Bomber Kills 41 at Indian Embassy in Afghanistan
A suicide bomber drove into the Indian embassy in Kabul, killing 41 people and wounding about 140, in the deadliest attack in the Afghan capital since the 2001 fall of the Taliban.
.The attack provided further evidence of the increasing instability in the central Asian nation, where a NATO coalition recently has seen an increase in insurgent activity almost seven years after invading. It will also add to tensions in the region, as neighboring Pakistan also has seen a resurgence in violence.
Later Monday in the Pakistani coastal city of Karachi, one person was killed and dozens injured in a series of seven bomb explosions. Police said the blasts were of low intensity and the bombs were placed in slum districts in the city. No one claimed responsibility. On Sunday in Pakistan's capital, Islamabad, a suicide bomber killed 20, including 18 police officers.

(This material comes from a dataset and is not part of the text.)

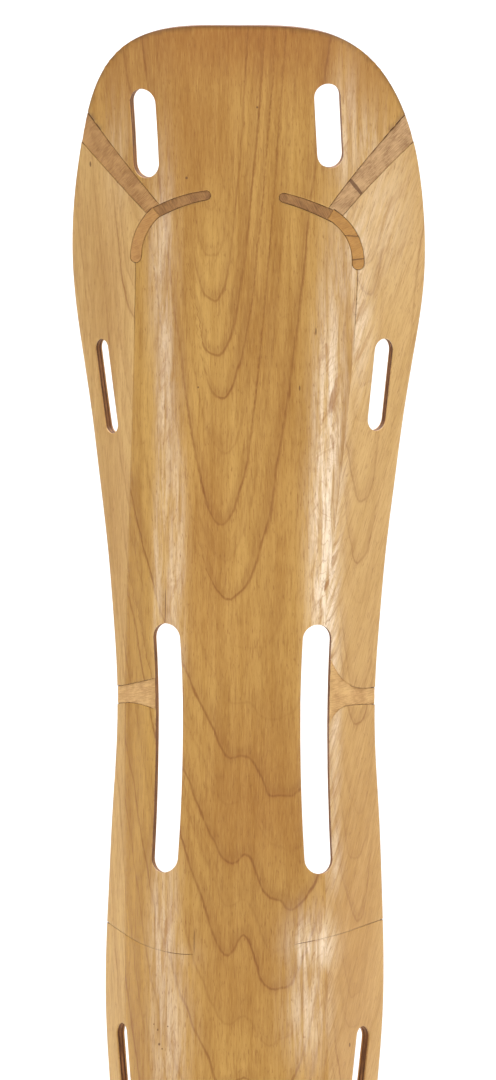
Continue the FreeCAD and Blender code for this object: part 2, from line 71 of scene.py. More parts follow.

There was no indication that Monday's attacks were connected. But the escalating violence on both sides of the Afghan-Pakistani border -- a lawless, porous, mountainous area -- may prompt renewed calls from North Atlantic Treaty Organization officials for Pakistani security forces to do more to prevent the movement of militants from Pakistan into Afghanistan.
In Kabul, many of those who died in the bombing were Afghan citizens collecting Indian visas. In recent years, there has been an influx into India of Afghans seeking to escape the turmoil in their homeland. The Indian embassy's military attaché and a political counselor also were killed, along with two Indian guards.
The Taliban, which governed Afghanistan until it was deposed by NATO forces for harboring al Qaeda in the aftermath of the Sept. 11, 2001, terrorist attacks in the U.S., have carried out a wave of suicide attacks across Afghanistan. But a spokesman denied any involvement in Monday's attack. "We have not done it," spokesman Zabihullah Mujahed said.
Afghanistan President Hamid Karzai accused "enemies" of the good relationship between Afghanistan and India, one of Afghanistan's staunchest allies. "Such acts of terror will not deter us from fulfilling our commitments to the government and people of Afghanistan," the Indian government said.
In Islamabad, police continued to search for clues to Sunday's blasts, which some speculate may be tied to the one-year anniversary of the government's siege of the Red Mosque in Islamabad, which had been seized by militants. No one has claimed responsibility.
"The crisis we are going through at this time, it is so serious that, if we do not control ourselves, it can get even more serious and perhaps we may not be able to control it then," said Pakistani President Pervez Musharraf, one of the key U.S. allies in the fight against Islamist terrorism.